Nada que temer

por Rafael Balanzá

No había leído nada de Julian Barnes. En junio vi una discreta pila de ejemplares de bolsillo con el mismo título que encabeza este comentario en una de las librerías que frecuento. Leí las dos primeras líneas y lo sumé automáticamente al lote de los otros tres libros que tenía intención de adquirir.

No creo en Dios, pero le echo de menos. Es lo que digo cuando se aborda el asunto.

Bajo la ecuánime y civilizada capa de flema inglesa, estas dos frases están repletas de tragedia. Constituyen un claro indicio de lo que Unamuno llamó para siempre el “sentimiento trágico de la vida”. Propongo ahora dos sencillas variantes.

Variante uno.

No creo en Dios y no le echo de menos, porque estoy encantado de haberme conocido y expelo éticas de urgencia cuando lo pide la situación.

Variante dos.

Creo en Dios y no le echo de menos, ya que lo tengo el primero en mi agenda del móvil y me llama a menudo para consultarme.

A modo de aclaración –probablemente superflua, dada la perspicacia del lector- esbozaré alguna pista sobre la identidad de los autores de estas dos fórmulas alternativas.

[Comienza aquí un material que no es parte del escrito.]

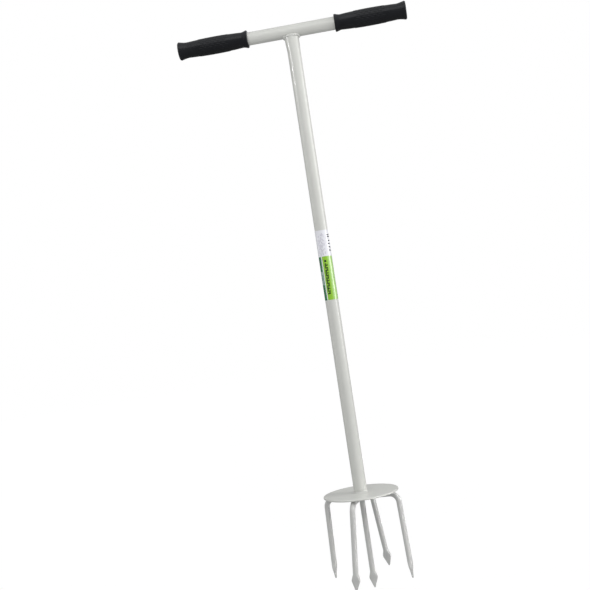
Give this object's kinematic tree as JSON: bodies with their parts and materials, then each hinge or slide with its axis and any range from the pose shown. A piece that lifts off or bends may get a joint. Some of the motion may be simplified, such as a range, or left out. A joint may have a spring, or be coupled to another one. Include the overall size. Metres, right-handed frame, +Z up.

La número uno se la debemos, sin duda, a algún filósofo progre de la ubérrima cosecha de la transición. La segunda proviene de un intelectual misacantano con furores preconciliares.

Un texto que se abriera con una versión presentable de cualquiera de estas dos frases no me habría interesado en absoluto.

El libro de Barnes, en cambio, está a la altura de su prometedor inicio y es un modelo de prosa humorística y evocadora. Un espléndido ejemplo de esa “no ficción narrativa” bastante común en el mundo anglosajón. En este accesible ensayo autobiográfico, dotado de un ritmo preciso, encontrará el lector enjundiosas reflexiones de carácter filosófico, ya que se trata de una auténtica meditatio mortis, pero también los alicientes narrativos de un testimonio personal honrado y sincero. Aparte del anecdotario del autor, la obra se nutre de la interesante y oportuna evocación de otros escritores y artistas (Jules Renard, Flaubert, Zola y Shostakovich forman parte de esa larga nómina) en los cruciales y dramáticos momentos de su decisivo enfrentamiento con el ineludible hecho de su mortalidad.

En definitiva, este es un libro extraordinariamente serio, pero además –y yo no lo habría reseñado aquí sin este “además”- un libro divertido y magistralmente escrito.